What I have is a flat left wrist at impact. Having that wrist bend outward like Hogan showed is beyond my ability. If you can get your left wrist flat (Hogan) and facing the target (Trevino) at impact, you’re way ahead of the game.

But back to the book. Hitting hard only makes sense if you are sure you can keep the clubface aligned while you’re doing it. Hogan showed you in Five Lessons how he did it.

A shorter way of saying it is, square first, hard second.

Swing Through to the Finish

If you get a chance to go to a professional golf tournament, men’s or women’s, go to the practice ground and watch the golfers warm up. You will be stuck by the apparent ease with which they swing the club.

No one is pounding the ball. Everyone is just swinging the club. There is no hint of forcing the shot in any way. You could watch this all day.

Here’s the difference between us and them in a nutshell. We think the swing ends when the ball is struck. They think the swing ends when the club stops moving at the finish. That difference makes all the difference.

Golf swing instruction in almost any book you read, instructional videos and Internet videos you see, breaks down into four areas: pre-swing fundamentals, backswing, downswing, and impact. There is little, if any, instruction on the finish.

So, I’m going to give you some.
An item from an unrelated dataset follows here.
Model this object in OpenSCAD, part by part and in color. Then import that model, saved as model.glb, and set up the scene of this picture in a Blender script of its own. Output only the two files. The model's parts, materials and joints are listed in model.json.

It’s in the form of a drill that focuses on the finish.

Make shortened swings with your driver, no ball, in this way. Take the club halfway back and swing smoothly and slowly (emphasis on “slowly”) to a full finish, just like you see the pros do. When you get there, hold that pose for a few seconds to let your mind absorb the process of your swing leading you to this place.

Repeat, repeat, repeat. This drill makes you aware that the finish is a part of the golf swing, not residue of what came before.

When you play, instead of taking your stance and thinking about how you’re going to hit the ball, send your mind to the end of the swing, and beyond that. Let impact be another thing you breeze right through on the way to your finish.

In a sense, it feels like you’re giving up control of the shot. What you’re doing is getting more control. Try it.